Salah, by the way, had two shots and scored one in his 17-minute cameo. How ‘long-term’ is this apparent succession plan?
The Liverpool Echo, whose red-tinted glasses usually offer the most positive of all Anfield slants, reckon Doak was given a ‘harsh lesson’ and say of his 6/10 performance: ‘A handful of trademark thrusts into the box first half but crosses didn’t really lead to much.’
Sounds like he ‘turned the game’ alright.
‘Fernandes named forgotten Man Utd star in list of eight superstars he idolised’ – Daily Mirror website.

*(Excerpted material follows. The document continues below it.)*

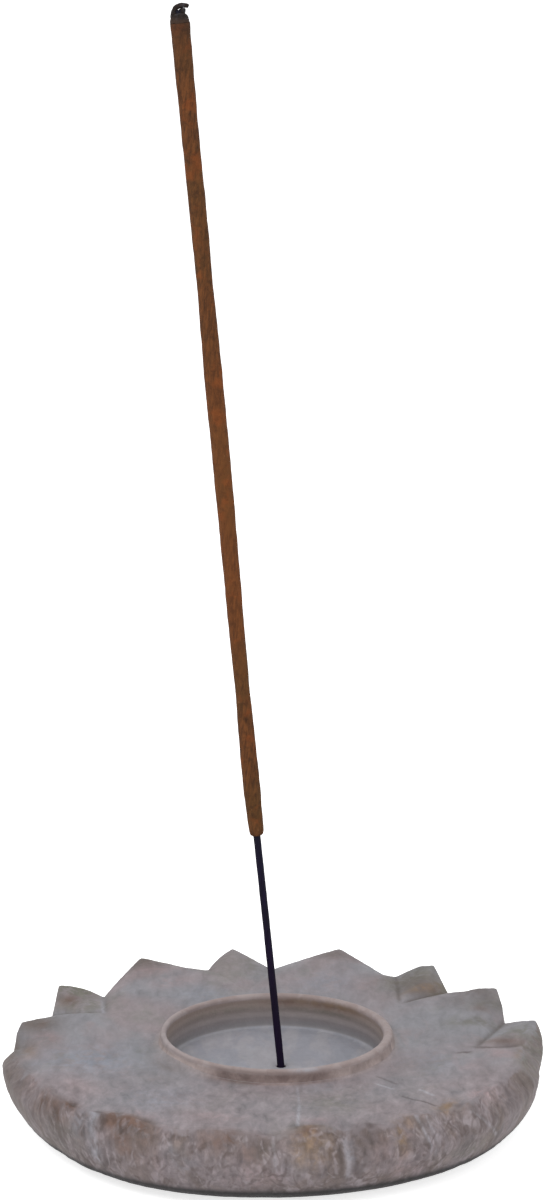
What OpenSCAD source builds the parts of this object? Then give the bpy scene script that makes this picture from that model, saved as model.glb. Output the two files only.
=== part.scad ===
// Incense stick holder: a turned stone dish with a lotus rim of large and small
// petals, a ring cup in its middle, and one incense stick that stands in a hole
// drilled in the cup's floor. Millimetres, +Z up. The origin is the centre of the
// dish's foot, on the surface that the dish stands on.

/* [Dish] */
// Radius of the dish at its widest, the belly
belly_r = 51; // [46:0.5:54]
// Height of the belly above the foot
belly_z = 13; // [12:0.1:13.5]
// Radius of the flat foot
foot_r = 41; // [36:0.5:44]
// Height of the petal tips
rim_z = 15.5; // [15.3:0.1:17]
// Radius that rounds the rim's shoulder
shoulder_round = 2.5; // [1:0.1:3]
// Height of the brim where it meets the ring
brim_z = 13.8; // [13:0.1:14.4]

/* [Ring cup] */
// Inner radius of the cup, which takes a small candle
cup_r = 20.25; // [16:0.25:24]
// Height of the cup's floor
floor_z = 9.5; // [8:0.1:11]
// Radius of the corner between the cup's wall and floor
cup_round = 0.8; // [0.4:0.1:1.5]
// Height of the ring's top
ring_z = 16; // [15.6:0.1:19]
// Thickness of the ring's wall
ring_wall = 2; // [1.6:0.1:3.5]
// Radius that rounds the ring's lip
lip_round = 0.7; // [0.3:0.1:0.8]

/* [Lotus petals] */
// Number of small petals, with a large petal between each two
petals = 8; // [6:1:10]
// Direction of the first small petal, in degrees
lotus_turn = 8.8; // [0:0.1:45]
// Part of one pair of petals that the small petal takes
small_share = 0.38; // [0.32:0.01:0.45]
// Distance from the middle to the apex of a small petal
apex_r = 31.5; // [28:0.5:36]
// Distance from the middle to the valley between two petals
valley_r = 44.8; // [43:0.1:47]
// Height of the valley between two petals
valley_z = 12.7; // [11:0.1:13]
// How far the ridge of a small petal lies below the rim at its tip
small_drop = 0.4; // [0.3:0.05:0.8]
// Rise of a large petal's flank out of the groove, in degrees
flank_rise = 24; // [20:1:40]
// Lean of the notch in the outer wall, in degrees
notch_lean = 34; // [20:1:40]

/* [Stick hole] */
// Play of the stick in the drilled hole
hole_play = 0.3; // [0.2:0.05:0.6]
// Length of the hole from the cup's floor to its bottom
hole_depth = 6.5; // [5:0.1:7]
// Width of the bevel round the hole's mouth
hole_bevel = 0.15; // [0.1:0.05:0.5]
// Lean of the hole and of the stick in it, in degrees
stick_lean = 5.3; // [0:0.1:10]
// Sideways place of the hole's mouth, drilled by eye a little off the middle
hole_x = 1.3; // [-4:0.1:4]
// Front to back place of the hole's mouth
hole_y = -0.95; // [-4:0.05:4]

/* [Incense stick] */
// Diameter of the bamboo core
core_d = 1.4; // [1:0.1:1.6]
// Length of the stick from its foot to the top of its core
stick_length = 203.1; // [150:0.1:240]
// Length of core that the coating leaves bare
bare_length = 51.8; // [30:0.1:70]
// Diameter of the coating near its lower end
coat_low_d = 2.9; // [2.4:0.1:3.4]
// Diameter of the coating near its top
coat_top_d = 3.4; // [2.6:0.1:4]
// Length over which the coating thins out at its lower end
coat_taper = 9; // [4:0.5:20]

/* [Burnt end] */
// Height of the burnt end above the coating
burnt_height = 1.7; // [1.5:0.1:2.5]
// Length of core that stands out of the burnt end
wick_height = 0.5; // [0.3:0.1:0.8]
// Radius of the curl of ash, to the middle of its strand
curl_r = 1.4; // [1.3:0.1:1.8]
// Diameter of the curl's strand at the burnt end
curl_d = 0.8; // [0.6:0.1:1]
// Sideways place of the curl's centre, to the side that it bends to
curl_shift = 0.5; // [0.2:0.05:0.7]
// How far round the curl goes, in degrees
curl_turn = 135; // [90:1:150]

/* [Hidden] */
$fn = 96;

// Overrun of every cutter past the surface that it opens
over = 1;
// Gap between the foot of the stick and the bottom of its hole
seat_gap = 0.05;
// How far the grooves of a small petal meet above the brim, so that they fade in
groove_start = 0.1;
// Where the sides of a petal meet on the shoulder's rounding, in degrees from level
tip_angle = 60;
// Ends of the coating: share of the full diameter left at the very end
coat_end_share = 0.84;
// Height of the rounding at the coating's lower end
coat_end_round = 0.6;
// Burnt end: share of its height at which the dome begins, and of its width at the top
dome_shares = [0.35, 0.72];
// Number of facets on the curved dome of the burnt end
dome_steps = 6;
// How far the curl reaches down into the dome, in degrees
root_turn = 25;

// The wall's curve is one arc through the edge of the foot and the belly
belly_arc_r = (pow(belly_r - foot_r, 2) + pow(belly_z, 2)) / (2 * (belly_r - foot_r));
belly_arc_x = belly_r - belly_arc_r;

// Centre of the shoulder's rounding, which touches that arc from within
shoulder_z = rim_z - shoulder_round;
shoulder_x = belly_arc_x + sqrt(pow(belly_arc_r - shoulder_round, 2) - pow(shoulder_z - belly_z, 2));

// The brim rises evenly from the ring to the rim
ring_r = cup_r + ring_wall;
brim_slope = (rim_z - brim_z) / (shoulder_x - ring_r);
function brim_at(r) = brim_z + brim_slope * (r - ring_r);

// Half angles of the two kinds of petal, from petal to valley
pair_angle = 360 / petals;
small_half = small_share * pair_angle / 2;
large_half = pair_angle / 2 - small_half;

// Point on the shoulder where the sides of a petal meet
tip_r = shoulder_x + shoulder_round * cos(tip_angle);
tip_z = shoulder_z + shoulder_round * sin(tip_angle);

core_r = core_d / 2;
hole_d = core_d + hole_play;
coat_length = stick_length - bare_length - burnt_height - wick_height;

// Point at radius r, height z, and angle a round the axis
function polar(r, a, z) = [r * cos(a), r * sin(a), z];

// Half section of the turned blank, before the cup and the petals are cut
module blank_section() {
    difference() {
        union() {
            polygon([[0, 0], [foot_r, 0], [shoulder_x, shoulder_z], [shoulder_x, rim_z], [0, rim_z]]);
            intersection() {
                translate([belly_arc_x, belly_z]) circle(r = belly_arc_r, $fn = 2 * $fn);
                translate([belly_arc_x, 0]) square([belly_arc_r + over, shoulder_z]);
            }
            translate([shoulder_x, shoulder_z]) circle(r = shoulder_round);
        }
        polygon([
            [-over, brim_z], [ring_r, brim_z], [belly_r + over, brim_at(belly_r + over)],
            [belly_r + over, ring_z + over], [-over, ring_z + over]
        ]);
    }
}

// Half section of the ring that stands on the brim, with a rounded lip
module ring_section() {
    translate([cup_r, floor_z]) square([ring_wall, ring_z - lip_round - floor_z]);
    translate([cup_r + lip_round, floor_z]) square([ring_wall - 2 * lip_round, ring_z - floor_z]);
    for (x = [cup_r + lip_round, ring_r - lip_round])
        translate([x, ring_z - lip_round]) circle(r = lip_round);
}

// Half section of the space inside the cup, with a rounded corner at its floor
module cup_section() {
    translate([0, floor_z + cup_round]) square([cup_r, ring_z + over - floor_z - cup_round]);
    translate([0, floor_z]) square([cup_r - cup_round, ring_z + over - floor_z]);
    translate([cup_r - cup_round, floor_z + cup_round]) circle(r = cup_round);
}

// Carries its children to the bottom of the hole and along its lean
module in_hole() {
    translate([hole_x, hole_y, floor_z]) rotate([0, -stick_lean, 0])
        translate([0, 0, -hole_depth]) children();
}

// Hole for the stick, with a bevelled mouth
module stick_hole() {
    in_hole() cylinder(d = hole_d, h = hole_depth + over);
    translate([hole_x, hole_y, floor_z - hole_bevel])
        cylinder(d1 = hole_d, d2 = hole_d + 2 * (hole_bevel + over), h = hole_bevel + over);
}

// Groove beside a small petal that points along +X. It starts over the petal's apex
// and deepens to the valley. Its gentle side is half of the small petal, and its
// steep side is the flank of the large petal.
module petal_groove() {
    start = [apex_r, 0, brim_at(apex_r) + groove_start];
    valley = polar(valley_r, small_half, valley_z);
    run = valley - start;
    plan_angle = atan2(run.y, run.x);
    fall = atan2(-run.z, norm([run.x, run.y]));
    tip = [shoulder_x, 0, rim_z - small_drop] - start;
    tip_side = tip.x * sin(plan_angle);
    tip_up = tip.x * cos(plan_angle) * sin(fall) + tip.z * cos(fall);
    small_rise = atan2(tip_up, tip_side);
    reach = belly_r - apex_r;
    translate(start) rotate([0, 0, plan_angle]) rotate([0, 90 + fall, 0])
        linear_extrude(2 * reach)
            polygon([
                [0, 0],
                [-reach * tan(flank_rise), reach],
                [-reach, reach], [-reach, -reach],
                [-reach * tan(small_rise), -reach]
            ]);
}

// Notch in the outer wall below one valley, which points along +X. Its two sides run
// out at the tips of the petals beside it, and it fades towards the foot.
module wall_notch() {
    small_tip = polar(tip_r, -small_half, tip_z) - [valley_r, 0, valley_z];
    large_tip = polar(tip_r, large_half, tip_z) - [valley_r, 0, valley_z];
    function out_of(p) = p.x * cos(notch_lean) + p.z * sin(notch_lean);
    reach = belly_r / 2;
    translate([valley_r, 0, valley_z]) rotate([0, -notch_lean, 0])
        linear_extrude(2 * belly_z, center = true)
            polygon([
                [0, 0],
                [reach * out_of(small_tip) / -small_tip.y, -reach],
                [reach, -reach], [reach, reach],
                [reach * out_of(large_tip) / large_tip.y, reach]
            ]);
}

// One half of the cuts round a small petal that points along +X
module half_petal_cuts() {
    petal_groove();
    rotate([0, 0, small_half]) wall_notch();
}

// The dish is one stone: turned, hollowed, drilled and carved
module stone_dish() {
    color("rosybrown") difference() {
        rotate_extrude() {
            blank_section();
            ring_section();
        }
        rotate_extrude() cup_section();
        stick_hole();
        for (i = [0 : petals - 1])
            rotate([0, 0, lotus_turn + i * pair_angle]) {
                half_petal_cuts();
                mirror([0, 1, 0]) half_petal_cuts();
            }
    }
}

// Carries its children to the stick's foot and along its lean
module on_stick() {
    in_hole() translate([0, 0, seat_gap]) children();
}

// Dyed bamboo splint that carries the incense
module bamboo_core() {
    color("indigo") on_stick() cylinder(r = core_r, h = stick_length);
}

// Half section of the rolled coating, which thins out at its lower end
module coating_section() {
    low_r = coat_low_d / 2;
    end_r = low_r * coat_end_share;
    polygon([
        [core_r, bare_length],
        [end_r - coat_end_round / 2, bare_length],
        [end_r, bare_length + coat_end_round],
        [low_r, bare_length + coat_taper],
        [coat_top_d / 2, bare_length + coat_length],
        [core_r, bare_length + coat_length]
    ]);
}

module incense_coating() {
    color("saddlebrown") on_stick() rotate_extrude() coating_section();
}

// Half section of the burnt end, a dome round the core with straight sides below
module burnt_section() {
    top_r = coat_top_d / 2;
    dome_z = burnt_height * dome_shares[0];
    crown_r = top_r * dome_shares[1];
    polygon(concat(
        [[0, 0], [top_r, 0]],
        [for (i = [0 : dome_steps])
            let (a = 90 * i / dome_steps)
            [top_r - crown_r * (1 - cos(a)), dome_z + (burnt_height - dome_z) * sin(a)]],
        [[0, burnt_height]]
    ));
}

// Curl of ash that grows out of one side of the burnt end and bends over its top
module ash_curl() {
    translate([curl_shift, 0, burnt_height]) rotate([90, 0, 0])
        rotate([0, 0, 180 - curl_turn])
            rotate_extrude(angle = curl_turn + root_turn) translate([curl_r, 0]) circle(d = curl_d);
}

// Burnt end of the coating, with its curl of ash
module burnt_tip() {
    color("dimgray") on_stick() translate([0, 0, bare_length + coat_length]) difference() {
        union() {
            rotate_extrude() burnt_section();
            ash_curl();
        }
        translate([0, 0, -over]) cylinder(r = core_r, h = over + burnt_height + wick_height);
    }
}

stone_dish();
bamboo_core();
incense_coating();
burnt_tip();
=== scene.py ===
"""Looks of the incense stick holder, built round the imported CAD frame.

The dish is one dense hand-carved mesh on the CAD dish's own sizes. The stick's core,
coating and burnt end are lumpy, slightly bowed meshes on the CAD stick's axis.
Lengths are in millimetres and angles in degrees until a mesh is made.
"""
import math

import bpy
import numpy as np
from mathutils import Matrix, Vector, noise


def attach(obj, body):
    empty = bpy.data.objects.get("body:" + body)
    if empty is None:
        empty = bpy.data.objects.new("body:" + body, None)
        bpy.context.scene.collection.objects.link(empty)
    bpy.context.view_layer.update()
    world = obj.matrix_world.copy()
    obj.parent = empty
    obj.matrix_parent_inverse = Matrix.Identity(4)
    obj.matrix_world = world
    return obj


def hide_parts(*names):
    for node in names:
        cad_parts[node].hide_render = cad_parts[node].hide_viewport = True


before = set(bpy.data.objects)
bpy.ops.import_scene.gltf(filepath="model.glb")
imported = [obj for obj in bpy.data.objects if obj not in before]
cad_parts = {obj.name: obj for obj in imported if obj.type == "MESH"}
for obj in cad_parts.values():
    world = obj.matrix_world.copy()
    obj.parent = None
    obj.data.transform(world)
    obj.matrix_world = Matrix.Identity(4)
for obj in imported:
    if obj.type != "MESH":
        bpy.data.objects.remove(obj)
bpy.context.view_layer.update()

MM = 0.001

# Dish, within 0.1 mm of the CAD source
BELLY_R, BELLY_Z, FOOT_R = 51.0, 13.0, 41.0
BRIM_Z, RIM_Z, RIM_R = 13.8, 15.5, 48.5
CUP_R, CUP_ROUND, FLOOR_Z = 20.3, 0.8, 9.5
RING_R, RING_Z, LIP = 22.15, 16.0, 0.75
# The ring's lip is a little higher in front than at the back
LIP_RISE, LIP_TILT = 0.25, 0.15
# Fillet at the ring's foot: height, width, and how much larger it is at the left front
RING_FILLET, FILLET_WIDTH, FLARE, FLARE_AT, FLARE_SPAN = 0.2, 0.5, 4.5, 214, 22
# The cup was turned a little off the ring's middle
CUP_X, RING_X = 0.15, 0.5
HOLE = (1.3, -0.95)
HOLE_R, HOLE_BEVEL, HOLE_DEPTH = 0.85, 0.15, 6.5
LEAN, SEAT_GAP = math.radians(5.3), 0.05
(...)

Who on earth is *checks notes* four-time Premier League winner, European champion, former Manchester United Players’ Player of the Year and 112-cap Portugal international *checks notes again* Nani, is it?
‘Poland’s new national manager Michael Probierz was in the stands, just 24 hours after being appointed to his new role.
‘However, if he was here to check on Matty Cash’s form he was out of luck as the 13-times-capped Polish international started on the bench’ – Graeme Bryce, The Sun.
He might have popped along to watch the five Polish players who play for the Polish team while he was knocking about in Poland, to be fair.
‘Man Utd ‘ready to take huge loss on Jadon Sancho’s £72m transfer fee’ as club prepare to sell outcast in January’ – The Sun website.
Fair play to them for accepting they probably won’t get £72m for a player they don’t want and who hasn’t performed consistently well since he joined two years ago.